Much like the US’s decision to save Bretton woods by coercing South African gold sales, today’s governments will resort to ever more authoritarian measures rather than allowing their pet institutions to fail. Already the legislation governing central banks has vastly expanded in scope, federal housing agencies have had their mandates dramatically increased, and government regulators who fell asleep at the wheel are being given ever greater powers.
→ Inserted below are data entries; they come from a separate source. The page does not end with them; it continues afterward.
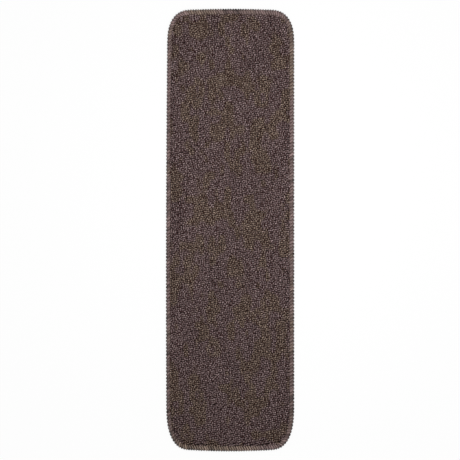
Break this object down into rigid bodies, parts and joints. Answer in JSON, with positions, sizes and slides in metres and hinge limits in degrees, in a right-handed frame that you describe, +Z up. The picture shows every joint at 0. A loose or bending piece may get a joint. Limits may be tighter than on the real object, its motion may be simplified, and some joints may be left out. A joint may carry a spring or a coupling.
{
  "type": "anti slip stair tread mat",
  "caption": "Long narrow tufted carpet mat with rounded corners, a yarn-overlocked edge and a rubber anti-slip underside, laid on one stair tread",
  "frame": {"origin": "middle of the flat underside, where the mat rests on the step", "axes": "+Y runs along the mat's length, +X across its width, +Z up out of the pile"},
  "size_m": [0.227, 0.787, 0.008],
  "materials": {
    "backing": "matte",
    "pile": "matte",
    "edge_yarn": "matte"
  },
  "bodies": {
    "root": {"anti_slip_backing": "backing", "tufted_carpet": "pile", "edge_overlock": "edge_yarn"}
  },
  "joints": []
}
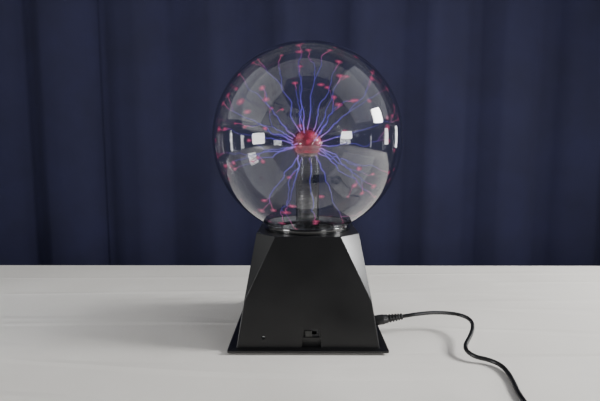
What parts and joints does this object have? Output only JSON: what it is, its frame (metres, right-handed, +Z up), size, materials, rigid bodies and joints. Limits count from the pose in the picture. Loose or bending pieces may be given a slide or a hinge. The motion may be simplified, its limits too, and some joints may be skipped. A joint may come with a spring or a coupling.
{
  "type": "plasma ball",
  "caption": "Desk plasma ball: clear glass globe with a coil-wound stem and glowing electrode on a black tapering four-sided base, with slide switch and plug-in low-voltage lead.",
  "frame": {"origin": "middle of the base where its feet meet the table", "axes": "+Z up, front with the switch faces -Y, power socket on +X"},
  "size_m": [0.2733, 0.355, 0.3041],
  "materials": {
    "black_housing": "satin moulded black plastic",
    "black_inner": "matt black plastic",
    "foot_rubber": "soft matt rubber",
    "seat_rubber": "grey-black rubber",
    "gloss_black": "polished black plastic",
    "zinc_steel": "zinc plated",
    "globe_glass": "clear polished glass",
    "stem_glass": "clear glass",
    "electrode_glow": "glowing red filling",
    "brass": "plain brass",
    "spring_steel": "drawn spring wire",
    "white_nylon": "natural nylon",
    "red_silicone": "red silicone insulation",
    "ferrite": "sintered dark grey",
    "potting": "cast black resin",
    "copper_wire": "enamelled copper",
    "board_laminate": "brown phenolic laminate",
    "aluminium": "extruded aluminium",
    "device_black": "moulded epoxy",
    "capacitor_sleeve": "dark blue sleeve",
    "film_box": "red-brown box",
    "resistor_body": "tan lacquer",
    "thin_wires": "blue insulated wire",
    "knob_grey": "dark grey plastic",
    "nickel": "nickel plated",
    "plug_pvc": "satin black PVC",
    "cord_pvc": "black PVC sheath",
    "tie_strap": "black strap",
    "adapter_plastic": "fine textured black plastic",
    "laminations": "stacked steel sheets"
  },
  "bodies": {
    "base": {"base_shell": "black_housing", "bottom_plate": "black_inner", "rubber_feet": "foot_rubber", "bottom_screws": "zinc_steel", "globe_collar": "gloss_black", "globe_gasket": "seat_rubber", "neck_sleeve": "foot_rubber", "retaining_ring": "black_inner", "retaining_screws": "zinc_steel", "glass_globe": "globe_glass", "glass_stem": "stem_glass", "electrode_core": "electrode_glow", "electrode_cap": "brass", "stem_spring": "spring_steel", "hv_terminal": "brass", "terminal_plug": "white_nylon", "hv_lead": "red_silicone", "flyback_core": "ferrite", "flyback_winding": "potting", "primary_coil": "copper_wire", "circuit_board": "board_laminate", "board_screws": "zinc_steel", "heat_sink": "aluminium", "power_transistor": "device_black", "transistor_screw": "zinc_steel", "electrolytic_capacitors": "capacitor_sleeve", "film_capacitors": "film_box", "resistors": "resistor_body", "control_chip": "potting", "microphone": "aluminium", "microphone_boot": "foot_rubber", "microphone_wires": "thin_wires", "switch_frame": "zinc_steel", "switch_body": "device_black", "switch_terminals": "nickel", "switch_wires": "thin_wires", "switch_screws": "zinc_steel", "dc_jack_body": "black_inner", "dc_jack_pin": "nickel", "jack_wires": "red_silicone"},
    "slider": {"switch_knob": "knob_grey"},
    "power_lead": {"dc_plug_grip": "plug_pvc", "dc_plug_barrel": "nickel", "dc_plug_insulator": "white_nylon", "power_cord": "cord_pvc", "cord_tail": "cord_pvc", "cord_coil": "cord_pvc", "cord_tie": "tie_strap", "adapter_case": "adapter_plastic", "adapter_cap": "adapter_plastic", "adapter_blades": "nickel", "adapter_strain_relief": "plug_pvc", "adapter_transformer": "laminations"}
  },
  "joints": [
    {"name": "switch_slide", "type": "slide", "parent": "base", "child": "slider", "axis": [1, 0, 0], "range_m": [0, 0.0055]},
    {"name": "plug_pull", "type": "slide", "parent": "base", "child": "power_lead", "axis": [0.9875, 0, 0.1575], "range_m": [0, 0.012]}
  ]
}
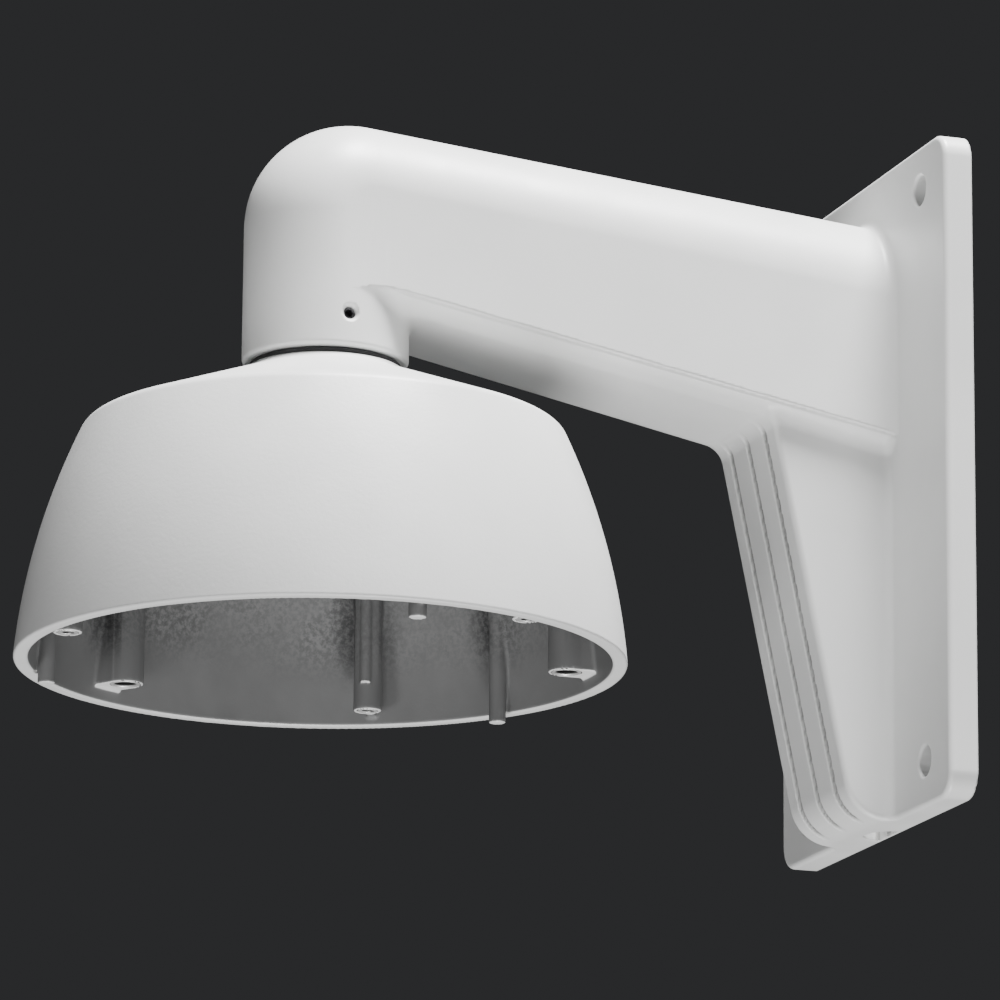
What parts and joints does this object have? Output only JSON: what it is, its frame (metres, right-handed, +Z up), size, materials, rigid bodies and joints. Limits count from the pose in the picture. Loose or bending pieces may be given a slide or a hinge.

While this may work temporarily, much like South Africa’s forced sales saved the $35 peg for one more year, the financial architecture’s endemic problems will still exist. Instead of being purged, they will only crop up further down the road, more serious than ever. And when this happens you can be sure our elected officials will again try to save their pet institutions by taking away our liberties.

 
  • 1The Economist, January 6, 1968.
  • 2New York Times, January 4, 1969.
  • 3New York Times, July 13, 1969.
  • 4Time, July 25 1969.
  • 5New York Times, June 16, 1968.
  • 6New York Times, Jun 28, 1968.
  • 7New York Times, Jul 26, 1969.
  • 8The Economist, Aug 30, 1969.
  • 9New York Times , July 13, 1969.
  • 10New York Times, Aug 15, 1969.
  • 11The Economist, Nov 22, 1969.
  • 12New York Times, Jan 5, 1970.
  • 13Peter Bernstein, The Power of Gold. Pg. 351.